I could have helped you understand this same concept (assuming you understand it now) by asking you questions about what you think validity means, how you think it applies to the dialectic method, what you think about how science works, and so on. Eventually, you would hopefully see the ways in which validity doesn't apply as a concept to the dialectic method, and how science doesn't have the tools to address it right now. If that led you to a more complete and coherent internal system of understanding, then it might be useful for your future understanding of other related concepts. That's one example of the potential usefulness of the dialectic method.
>>6676547 My point was badly stated. Let me revise.
Let us model "understanding" as a lattice. The points of said lattice being all possible levels of understanding. And with one point being greater than (or equal to) another if it is at least as correct on every matter. Then, human understanding can be represented by a set of points in this lattice.

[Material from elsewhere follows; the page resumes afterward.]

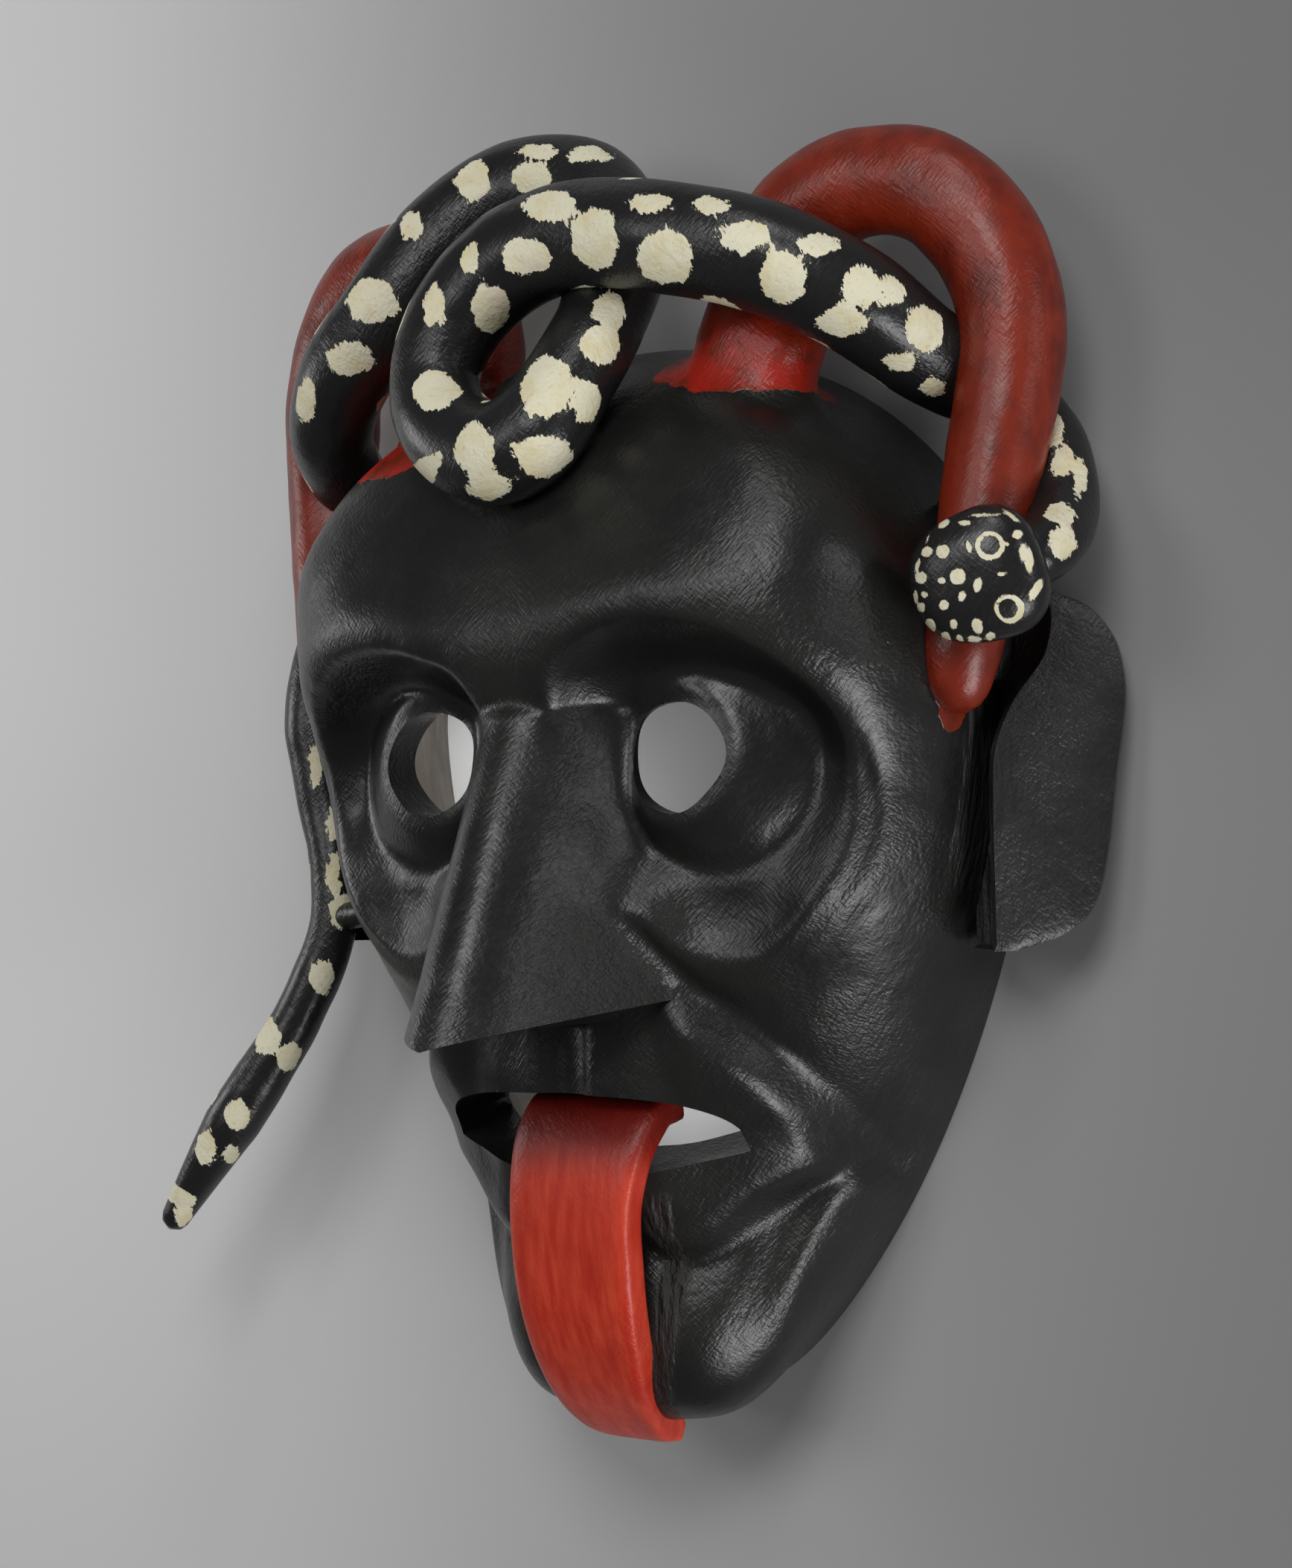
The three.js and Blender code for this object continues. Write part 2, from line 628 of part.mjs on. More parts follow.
// The snake's head: a domed shield, widest behind its middle
function snakeHead() {
  const axis = new THREE.Vector3(...HEAD_AXIS).normalize();
  const out = new THREE.Vector3(...HEAD_TOP);
  out.addScaledVector(axis, -out.dot(axis)).normalize();
  const across = new THREE.Vector3().crossVectors(axis, out);
  const centre = new THREE.Vector3(...HEAD_CENTRE);
  const rings = [];
  for (let k = 0; k <= HEAD_STEPS; k++) {
    const s = -Math.cos(((k + HEAD_END_STEP) / (HEAD_STEPS + 2 * HEAD_END_STEP)) * Math.PI);
    const full = quarter(Math.abs(s), HEAD_SQUARENESS);
    rings.push(
      Array.from({ length: HEAD_SIDES }, (_, i) => {
        const turn = (i / HEAD_SIDES) * 2 * Math.PI;
        const c = Math.cos(turn);
        const d = Math.sin(turn);
        const fit = full * (Math.abs(c) ** HEAD_SQUARENESS + Math.abs(d) ** HEAD_SQUARENESS) ** (-1 / HEAD_SQUARENESS);
        const p = centre.clone().addScaledVector(axis, s * HEAD_HALF.length);
        p.addScaledVector(across, c * fit * (1 - HEAD_TAPER * s) * HEAD_HALF.width);
        p.addScaledVector(out, d * fit * HEAD_HALF.thickness);
        return p.toArray();
      }),
    );
  }
  return loft(rings);
}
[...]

The result of the dialectic between two points is then clearly their join. The dialectic method is then sufficient for the spread of information, and the refinement of existing information.
However, if one considers the "sum total of human knowledge" (the join of all points in the set of humans) it is readily apparent that there can be no increase in humanities total knowledge as a result of the use of the dialectic method.

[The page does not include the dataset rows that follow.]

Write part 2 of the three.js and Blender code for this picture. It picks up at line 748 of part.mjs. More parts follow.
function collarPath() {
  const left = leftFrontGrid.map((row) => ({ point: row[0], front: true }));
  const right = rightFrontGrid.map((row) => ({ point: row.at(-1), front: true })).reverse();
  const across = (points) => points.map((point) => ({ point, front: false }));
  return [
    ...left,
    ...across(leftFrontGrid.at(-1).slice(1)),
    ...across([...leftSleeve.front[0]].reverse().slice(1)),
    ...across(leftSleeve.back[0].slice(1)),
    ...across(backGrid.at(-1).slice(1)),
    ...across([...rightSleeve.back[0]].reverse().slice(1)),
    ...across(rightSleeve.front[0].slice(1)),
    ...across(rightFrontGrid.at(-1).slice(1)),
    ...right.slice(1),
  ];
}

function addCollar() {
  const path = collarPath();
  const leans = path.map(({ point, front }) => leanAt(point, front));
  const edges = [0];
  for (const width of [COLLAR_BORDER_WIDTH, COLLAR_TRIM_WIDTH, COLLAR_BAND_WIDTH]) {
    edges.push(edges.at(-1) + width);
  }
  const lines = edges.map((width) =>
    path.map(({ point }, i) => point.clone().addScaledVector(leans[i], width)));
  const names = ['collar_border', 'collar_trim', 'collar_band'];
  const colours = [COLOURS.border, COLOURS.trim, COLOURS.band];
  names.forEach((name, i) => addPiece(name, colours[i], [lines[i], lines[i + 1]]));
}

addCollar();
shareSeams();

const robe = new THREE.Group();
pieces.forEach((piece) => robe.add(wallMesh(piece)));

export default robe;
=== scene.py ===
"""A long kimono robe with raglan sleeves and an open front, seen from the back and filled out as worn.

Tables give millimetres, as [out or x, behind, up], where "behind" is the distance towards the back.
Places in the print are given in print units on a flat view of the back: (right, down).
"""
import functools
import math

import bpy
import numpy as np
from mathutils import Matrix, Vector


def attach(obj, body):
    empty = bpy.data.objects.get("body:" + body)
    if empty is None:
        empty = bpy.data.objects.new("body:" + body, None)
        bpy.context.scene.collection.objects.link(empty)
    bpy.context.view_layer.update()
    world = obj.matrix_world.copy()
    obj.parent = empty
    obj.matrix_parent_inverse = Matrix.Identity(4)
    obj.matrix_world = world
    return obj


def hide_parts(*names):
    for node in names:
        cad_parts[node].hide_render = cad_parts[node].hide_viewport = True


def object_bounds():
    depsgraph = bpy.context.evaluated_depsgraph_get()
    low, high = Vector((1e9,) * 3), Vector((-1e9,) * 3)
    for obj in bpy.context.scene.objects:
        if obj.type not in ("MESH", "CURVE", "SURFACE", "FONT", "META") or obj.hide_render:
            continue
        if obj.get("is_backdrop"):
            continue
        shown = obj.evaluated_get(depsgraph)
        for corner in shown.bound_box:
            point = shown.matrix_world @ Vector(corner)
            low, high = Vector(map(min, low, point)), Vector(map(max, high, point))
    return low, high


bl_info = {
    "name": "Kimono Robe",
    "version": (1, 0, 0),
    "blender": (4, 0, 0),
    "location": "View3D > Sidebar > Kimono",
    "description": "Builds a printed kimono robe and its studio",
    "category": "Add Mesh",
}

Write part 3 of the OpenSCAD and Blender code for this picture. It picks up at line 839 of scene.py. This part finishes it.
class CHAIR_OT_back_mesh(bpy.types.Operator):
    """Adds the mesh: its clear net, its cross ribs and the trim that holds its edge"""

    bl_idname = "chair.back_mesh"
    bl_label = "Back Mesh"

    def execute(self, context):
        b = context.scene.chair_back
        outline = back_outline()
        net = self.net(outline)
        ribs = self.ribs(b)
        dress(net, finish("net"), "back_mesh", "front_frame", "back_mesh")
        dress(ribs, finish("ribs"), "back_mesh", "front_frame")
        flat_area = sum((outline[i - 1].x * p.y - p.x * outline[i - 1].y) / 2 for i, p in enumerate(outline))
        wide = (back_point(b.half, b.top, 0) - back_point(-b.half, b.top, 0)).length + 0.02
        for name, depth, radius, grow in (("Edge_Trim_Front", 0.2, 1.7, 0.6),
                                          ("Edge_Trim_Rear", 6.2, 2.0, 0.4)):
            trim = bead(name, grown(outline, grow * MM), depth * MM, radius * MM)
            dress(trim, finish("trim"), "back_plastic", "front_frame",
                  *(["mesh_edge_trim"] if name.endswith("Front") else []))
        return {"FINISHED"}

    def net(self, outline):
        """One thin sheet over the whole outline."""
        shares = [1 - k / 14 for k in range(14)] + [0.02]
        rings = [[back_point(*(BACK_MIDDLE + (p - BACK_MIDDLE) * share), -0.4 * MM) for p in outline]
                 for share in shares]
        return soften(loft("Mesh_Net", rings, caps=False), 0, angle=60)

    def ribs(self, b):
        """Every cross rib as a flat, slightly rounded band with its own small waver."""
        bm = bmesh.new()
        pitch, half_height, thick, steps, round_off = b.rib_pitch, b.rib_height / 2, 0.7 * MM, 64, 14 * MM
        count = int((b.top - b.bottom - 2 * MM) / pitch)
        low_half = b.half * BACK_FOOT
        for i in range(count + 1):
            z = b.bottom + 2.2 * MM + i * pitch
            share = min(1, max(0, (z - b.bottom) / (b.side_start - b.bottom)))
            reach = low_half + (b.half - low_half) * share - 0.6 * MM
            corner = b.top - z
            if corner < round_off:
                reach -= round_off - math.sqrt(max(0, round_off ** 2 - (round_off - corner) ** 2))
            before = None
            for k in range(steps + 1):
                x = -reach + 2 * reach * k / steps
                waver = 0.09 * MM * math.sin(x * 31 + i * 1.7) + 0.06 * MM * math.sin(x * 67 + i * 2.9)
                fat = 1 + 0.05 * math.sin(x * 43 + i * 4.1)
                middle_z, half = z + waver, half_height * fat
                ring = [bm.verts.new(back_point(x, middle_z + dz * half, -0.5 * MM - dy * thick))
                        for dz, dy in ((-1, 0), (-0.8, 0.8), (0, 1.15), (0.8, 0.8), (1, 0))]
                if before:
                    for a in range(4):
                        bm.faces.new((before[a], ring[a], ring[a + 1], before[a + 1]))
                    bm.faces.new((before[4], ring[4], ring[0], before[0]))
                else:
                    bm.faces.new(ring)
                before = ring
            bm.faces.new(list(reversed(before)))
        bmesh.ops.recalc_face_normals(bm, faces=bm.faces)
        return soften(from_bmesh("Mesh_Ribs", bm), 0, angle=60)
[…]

This problem could be fixed through a well defined method for generating alternative positions, however any such method's first step would necessarily be to recognize the deficiencies in your current position. And if you can already do that much, the analytic method is a much cleaner way of progressing your knowledge than constructing an entirely new position and then synthesizing it with the original one.
Thus, although the dialectic method is an effective method of exposition. It is wholly unsuited to the task of inquiry.